Data extract:
------------------------

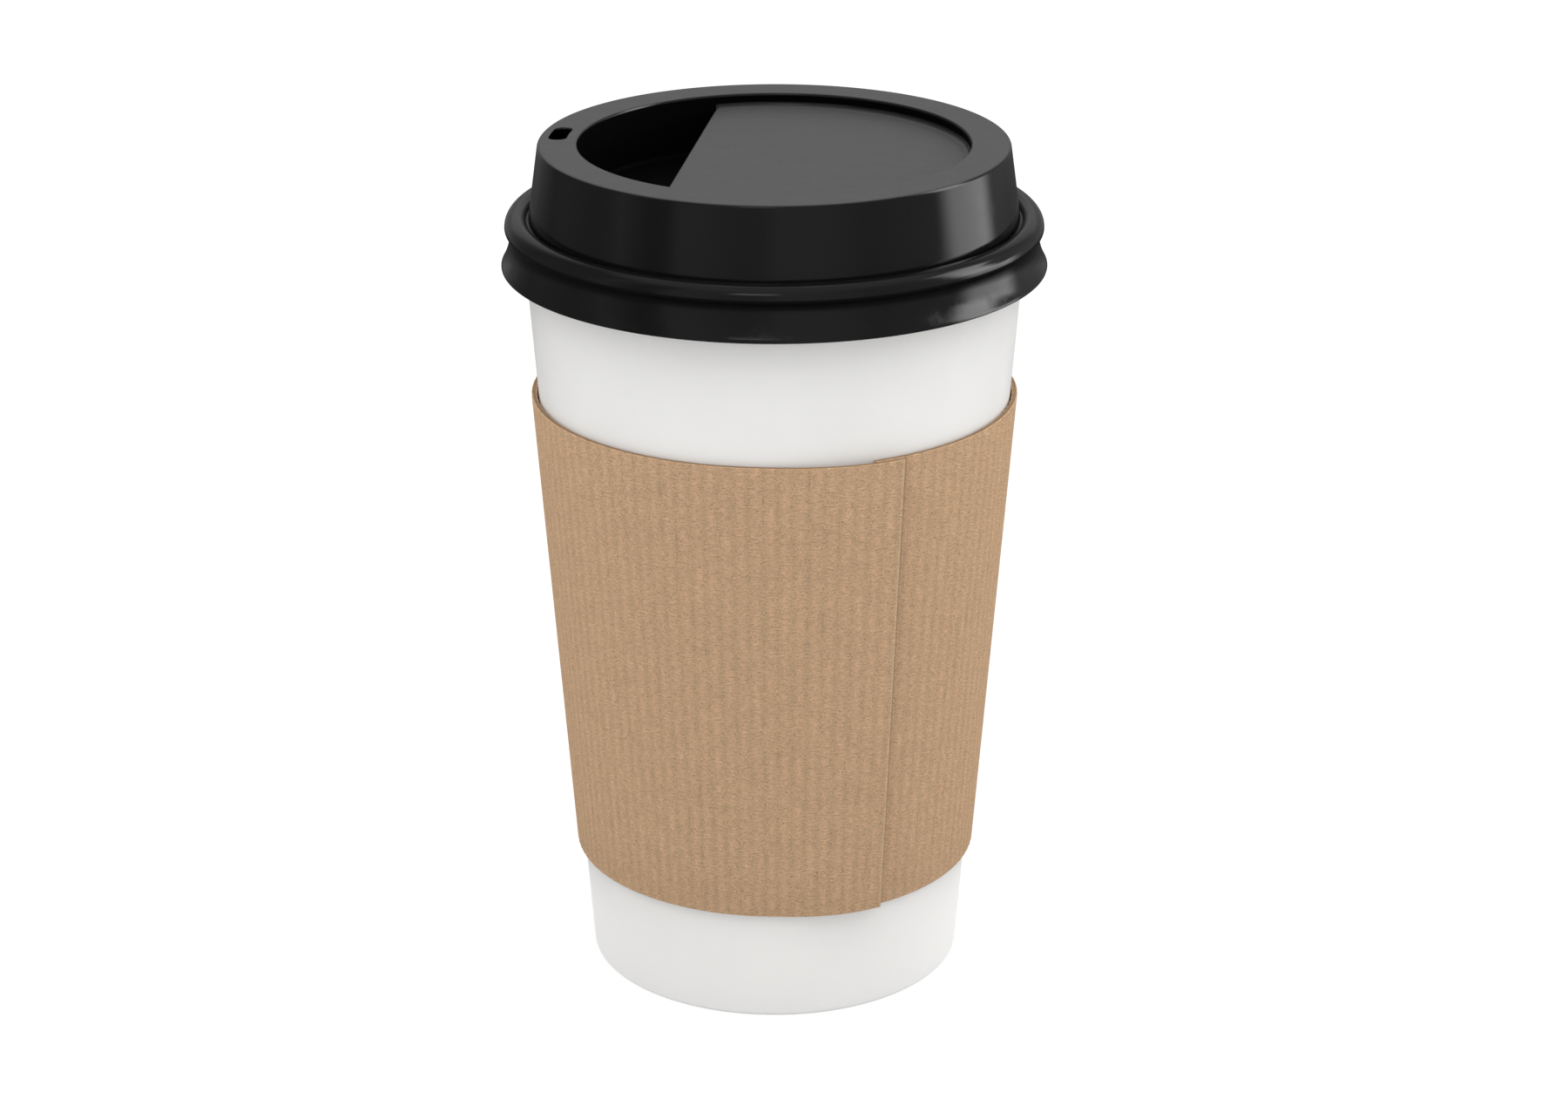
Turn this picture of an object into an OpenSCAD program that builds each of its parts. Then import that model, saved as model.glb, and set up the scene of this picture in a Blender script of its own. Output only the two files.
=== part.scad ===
// Hot drink cup with a wrapped corrugated sleeve and a thermoformed sip lid.
// Millimetres, +Z up, origin at the middle of the foot ring, sip hole on the -X side.
// Four sheets make it: the rolled side wall, the cup's bottom, the sleeve and the lid.

/* [Cup] */
// Height of the cup from the table to the top of its rolled brim
cup_height = 135.8; // [115:0.1:165]
// Outside diameter of the foot
foot_diameter = 65.4; // [58:0.1:72]
// Outside diameter of the rolled brim
brim_diameter = 88.8; // [86:0.1:94]
// Diameter of the brim's curl, seen in section
curl_diameter = 2; // [1.8:0.05:2.3]
// How far round the brim's curl is rolled, in degrees
curl_turn = 290; // [220:1:292]
// Thickness of the side wall's paperboard
wall_board = 0.45; // [0.35:0.01:0.5]
// Radius of the foot ring's edges
foot_round = 0.52; // [0.5:0.01:0.6]
// Part of the turn over which the wall's two ends overlap, in degrees
seam_angle = 10; // [6:0.5:14]
// Azimuth of the middle of that side seam, in degrees
seam_azimuth = 97; // [0:1:180]
// Height by which the pressed seam stands proud of the wall
seam_step = 0.15; // [0.05:0.01:0.18]

/* [Cup bottom] */
// Height of the drinking floor above the table
base_recess = 9; // [7:0.1:12]
// Thickness of the bottom's paperboard
base_board = 0.42; // [0.35:0.01:0.5]
// Radius where the bottom turns down into its skirt
base_round = 0.9; // [0.7:0.05:1.5]
// Thickness of the sealing film between the bottom's skirt and the wall
seal_gap = 0.04; // [0.03:0.01:0.08]
// Space between the wall's folded edge and the underside of the bottom
fold_clearance = 1.3; // [1:0.1:3]

/* [Sleeve] */
// Height of the sleeve's lower edge above the table
sleeve_bottom = 21; // [12:0.1:35]
// Height of the sleeve
sleeve_height = 84; // [50:0.1:90]
// Thickness of the sleeve's corrugated board
sleeve_board = 1; // [0.8:0.05:1.6]
// Clearance between the flute tips and the cup
sleeve_gap = 0.25; // [0.2:0.01:0.4]
// Number of flutes in one turn
flute_count = 104; // [60:1:120]
// Depth of the grooves between the flutes, on the sleeve's inner face
flute_depth = 0.1; // [0:0.01:0.3]
// Height of the ribs that the flutes press through to the outer face
rib_height = 0.1; // [0:0.01:0.2]
// Azimuth of the glued flap's free edge, in degrees
flap_azimuth = -53; // [-180:1:180]
// Overlap of the glued flap over the other end, in degrees
flap_overlap = 14; // [8:1:24]
// Part of the turn over which the flap climbs onto the other end, in degrees
flap_ramp = 8; // [5:1:14]
// Thickness of the glue between the flap and the other end
glue_gap = 0.1; // [0.05:0.01:0.2]
// Extra height to which the flap's free edge curls up
flap_lift = 0.2; // [0:0.05:0.6]

/* [Lid] */
// Height of the lid's top ring above the brim
lid_rise = 12.35; // [11:0.05:20]
// Depth to which the skirt reaches below the top of the brim
skirt_drop = 8.5; // [7.5:0.1:11]
// Thickness of the lid's plastic sheet
lid_sheet = 0.4; // [0.3:0.05:0.45]
// Clearance between the lid and the brim it sits on
seat_gap = 0.1; // [0.08:0.01:0.15]
// Clearance between the brim and the waist that passes over it
waist_gap = 0.08; // [0.06:0.01:0.15]
// Distance by which the bead over the brim stands out past the waist
bead_stand = 0.82; // [0.6:0.02:1.1]
// Distance by which the skirt's lower edge stands out past the waist
skirt_flare = 1.52; // [0.8:0.02:3]
// Slope of the dome's side, from the vertical
dome_draft = 8; // [4:0.5:14]
// Radius of the dome's upper edge
dome_round = 0.7; // [0.5:0.05:2]
// Radius at the bottom of the groove between dome and bead
groove_round = 0.15; // [0.12:0.01:0.25]
// Radius where the bead tucks in under the brim
tuck_round = 0.65; // [0.6:0.05:0.8]
// Turn of that tuck, in degrees
tuck_turn = 50; // [40:1:70]
// Radius of the corner between the tuck and the skirt
waist_round = 0.35; // [0.2:0.05:0.6]

/* [Recess and sip hole] */
// Width of the ring between the dome's edge and the round recess in the lid's top
ring_width = 6.1; // [5.2:0.1:9]
// Depth of the recess's flat stage
stage_depth = 2.5; // [1.5:0.1:4]
// Depth of the D-shaped well beside the stage
well_depth = 10.3; // [6:0.1:10.6]
// Distance of the well's straight side from the middle
well_offset = 14.3; // [6:0.1:22]
// Slope of the recess's walls, from the vertical
recess_draft = 2; // [1:0.5:6]
// Radius of the recess's upper edge
rim_round = 0.5; // [0.46:0.02:1]
// Radius between the recess's walls and floors
floor_round = 0.9; // [0.4:0.1:1.5]
// Distance of the sip hole from the recess's edge
sip_inset = 1.6; // [1.2:0.1:2.2]
// Length of the sip hole along the ring
sip_length = 8.3; // [5:0.1:12]
// Width of the sip hole across the ring
sip_width = 3.1; // [2.4:0.1:3.4]
// Radius of the sip hole's corners
sip_round = 1; // [0.3:0.05:1.15]
// Diameter of the vent in the well's floor
vent_diameter = 0.8; // [0.5:0.1:1.5]
// Distance of the vent from the recess's edge
vent_inset = 5.1; // [3.5:0.1:7]
// Azimuth of the vent, in degrees
vent_azimuth = -135; // [-140:1:-130]

/* [Hidden] */
$fn = 180;

// Largest gap between a bend and the flats that stand for it
bend_error = 0.01;
// Points along one flute
flute_points = 4;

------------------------

Task: Pick out the lines containing the string "that".

Written response:
Turn this picture of an object into an OpenSCAD program that builds each of its parts. Then import that model, saved as model.glb, and set up the scene of this picture in a Blender script of its own. Output only the two files.
// Azimuth of the middle of that side seam, in degrees
// Height of the ribs that the flutes press through to the outer face
// Clearance between the brim and the waist that passes over it
// Turn of that tuck, in degrees
// Largest gap between a bend and the flats that stand for it